── Given entries ──

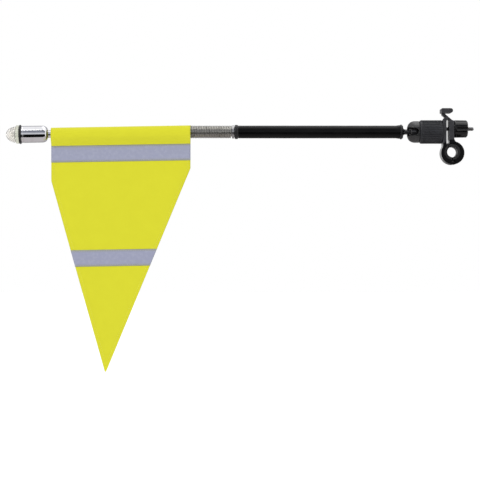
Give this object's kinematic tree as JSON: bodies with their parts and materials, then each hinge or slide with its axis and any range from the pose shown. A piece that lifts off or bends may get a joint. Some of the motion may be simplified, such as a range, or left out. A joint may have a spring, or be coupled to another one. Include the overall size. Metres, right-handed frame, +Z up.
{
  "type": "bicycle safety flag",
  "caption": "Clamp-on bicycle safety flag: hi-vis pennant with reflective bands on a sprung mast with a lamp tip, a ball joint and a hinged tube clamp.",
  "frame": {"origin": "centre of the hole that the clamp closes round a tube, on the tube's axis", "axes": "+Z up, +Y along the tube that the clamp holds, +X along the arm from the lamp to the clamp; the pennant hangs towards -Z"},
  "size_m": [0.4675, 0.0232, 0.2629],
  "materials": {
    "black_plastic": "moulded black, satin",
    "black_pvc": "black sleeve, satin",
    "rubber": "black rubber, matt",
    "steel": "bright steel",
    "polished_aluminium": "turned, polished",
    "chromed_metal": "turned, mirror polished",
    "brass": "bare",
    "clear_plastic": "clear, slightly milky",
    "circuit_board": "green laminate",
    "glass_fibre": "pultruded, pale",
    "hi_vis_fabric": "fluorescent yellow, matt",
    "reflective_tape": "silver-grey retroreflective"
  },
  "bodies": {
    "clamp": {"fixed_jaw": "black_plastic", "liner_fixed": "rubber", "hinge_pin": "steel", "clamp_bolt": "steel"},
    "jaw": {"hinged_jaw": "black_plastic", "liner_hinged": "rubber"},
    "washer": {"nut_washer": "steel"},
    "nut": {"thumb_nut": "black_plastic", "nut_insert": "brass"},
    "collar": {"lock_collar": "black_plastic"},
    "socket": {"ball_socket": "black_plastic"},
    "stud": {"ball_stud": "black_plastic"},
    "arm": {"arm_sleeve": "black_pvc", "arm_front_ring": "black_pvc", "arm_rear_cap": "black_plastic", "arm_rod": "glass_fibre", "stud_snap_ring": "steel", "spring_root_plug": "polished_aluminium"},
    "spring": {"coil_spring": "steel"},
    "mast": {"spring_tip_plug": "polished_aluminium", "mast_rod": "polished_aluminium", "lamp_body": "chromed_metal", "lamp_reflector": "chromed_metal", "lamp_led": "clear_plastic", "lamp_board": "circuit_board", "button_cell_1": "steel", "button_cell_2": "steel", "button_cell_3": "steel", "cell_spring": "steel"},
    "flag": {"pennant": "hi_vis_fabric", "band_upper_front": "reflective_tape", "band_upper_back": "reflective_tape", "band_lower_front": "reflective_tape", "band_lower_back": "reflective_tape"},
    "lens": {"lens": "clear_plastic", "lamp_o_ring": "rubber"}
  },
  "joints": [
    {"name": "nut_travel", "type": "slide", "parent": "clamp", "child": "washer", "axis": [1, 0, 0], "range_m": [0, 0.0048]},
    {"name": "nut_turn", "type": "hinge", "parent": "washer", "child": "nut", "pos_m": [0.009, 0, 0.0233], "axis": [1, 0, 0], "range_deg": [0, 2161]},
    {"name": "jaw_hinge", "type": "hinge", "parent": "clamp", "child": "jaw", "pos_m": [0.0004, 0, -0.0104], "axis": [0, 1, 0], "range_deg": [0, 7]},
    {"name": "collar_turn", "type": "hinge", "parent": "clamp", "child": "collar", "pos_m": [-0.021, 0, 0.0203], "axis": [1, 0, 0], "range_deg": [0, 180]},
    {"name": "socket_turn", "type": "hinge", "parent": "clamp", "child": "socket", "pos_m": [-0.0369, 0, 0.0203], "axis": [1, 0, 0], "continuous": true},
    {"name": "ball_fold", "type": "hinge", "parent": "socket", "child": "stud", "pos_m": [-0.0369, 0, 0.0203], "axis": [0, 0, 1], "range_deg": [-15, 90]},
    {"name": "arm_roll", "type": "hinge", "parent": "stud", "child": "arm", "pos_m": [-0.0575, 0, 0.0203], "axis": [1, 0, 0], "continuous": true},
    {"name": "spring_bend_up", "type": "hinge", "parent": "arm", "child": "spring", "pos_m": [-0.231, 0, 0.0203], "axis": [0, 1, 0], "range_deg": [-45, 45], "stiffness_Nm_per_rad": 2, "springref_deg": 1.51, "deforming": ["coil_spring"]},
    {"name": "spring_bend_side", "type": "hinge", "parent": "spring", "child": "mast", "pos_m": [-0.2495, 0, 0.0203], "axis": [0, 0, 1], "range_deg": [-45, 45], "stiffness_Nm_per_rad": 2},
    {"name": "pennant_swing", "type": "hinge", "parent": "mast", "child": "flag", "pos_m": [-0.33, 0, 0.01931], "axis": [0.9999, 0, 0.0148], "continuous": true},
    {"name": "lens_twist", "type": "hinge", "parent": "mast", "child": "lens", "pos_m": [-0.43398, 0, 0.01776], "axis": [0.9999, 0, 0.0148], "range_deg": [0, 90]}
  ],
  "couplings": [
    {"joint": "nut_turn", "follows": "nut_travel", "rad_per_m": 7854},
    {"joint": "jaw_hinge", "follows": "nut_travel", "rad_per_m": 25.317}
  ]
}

───
── Given entries ──

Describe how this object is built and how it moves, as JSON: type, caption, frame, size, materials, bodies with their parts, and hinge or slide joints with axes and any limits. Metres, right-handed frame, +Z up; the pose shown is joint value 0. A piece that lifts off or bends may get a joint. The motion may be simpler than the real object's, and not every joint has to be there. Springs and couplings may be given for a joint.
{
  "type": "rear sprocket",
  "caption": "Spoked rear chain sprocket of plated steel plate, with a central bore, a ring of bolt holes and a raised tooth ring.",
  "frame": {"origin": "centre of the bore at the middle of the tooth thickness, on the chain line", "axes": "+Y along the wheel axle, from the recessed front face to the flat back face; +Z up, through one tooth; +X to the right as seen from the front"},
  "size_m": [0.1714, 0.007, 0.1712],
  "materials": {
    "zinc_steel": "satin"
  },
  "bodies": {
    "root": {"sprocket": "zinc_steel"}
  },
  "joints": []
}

───

**Aim of the exercise**
Among the lines above, count those containing the word "piece" and give nothing but the result.

**Task solution**
2